First order of business was to source a tank. We decided to go with a tank rather than an upcycled barrel or IBC (Intermediate Bulk Container, more on these later) because of the small space we had to work with, and the way the end product would look. Because this is going to essentially be a window display, aesthetics are important. Also, because of its size, the fish will be ornamental rather than consumable, so we want to be able to see them. I got a 60L used tank off of Gumtree for £30, and went with 6 750mL plastic bottles to match. While the recommended tank to grow bed ratio is usually 1:1 (and can stretch to 1:2 for experienced aquapnicists) the bottle systems I’ve seen seem to stay on the conservative side, so I decided to go a bit rogue with the ratios. If the plants are overwhelmed with nutrients, we could always add new bottles.

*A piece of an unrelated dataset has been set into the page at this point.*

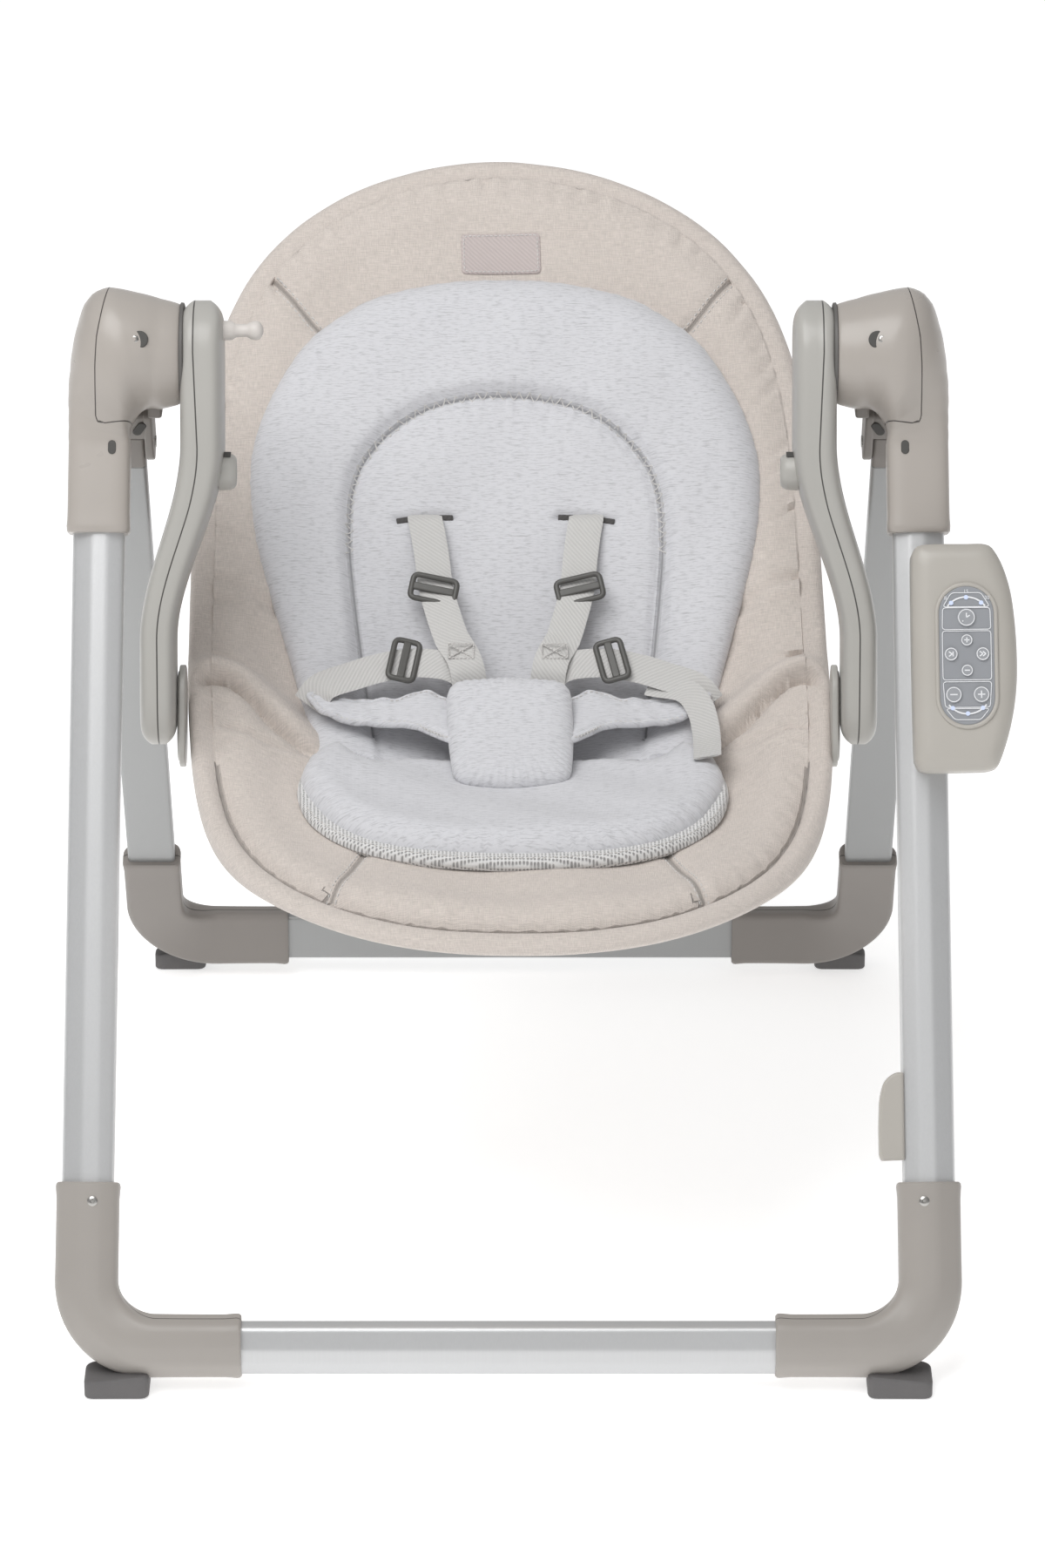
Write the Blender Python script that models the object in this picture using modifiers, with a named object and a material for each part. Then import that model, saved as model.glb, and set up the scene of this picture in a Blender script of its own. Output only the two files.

So one rainy Thursday, we began our assembly. First order of business was to drill holes in the bottom of the bottles (this will be where the nozzle of the next bottle will go) and in the sides for the plants to grow out of. This proved more difficult than we had anticipated, given that plastic melts with the drill heat, and is generally a pretty stubborn material to work with in cylindrical form. However, we managed to get them drilled without too much carnage and spray-paint the bottom (this will discourage mildew and algae growing in the clay substrate).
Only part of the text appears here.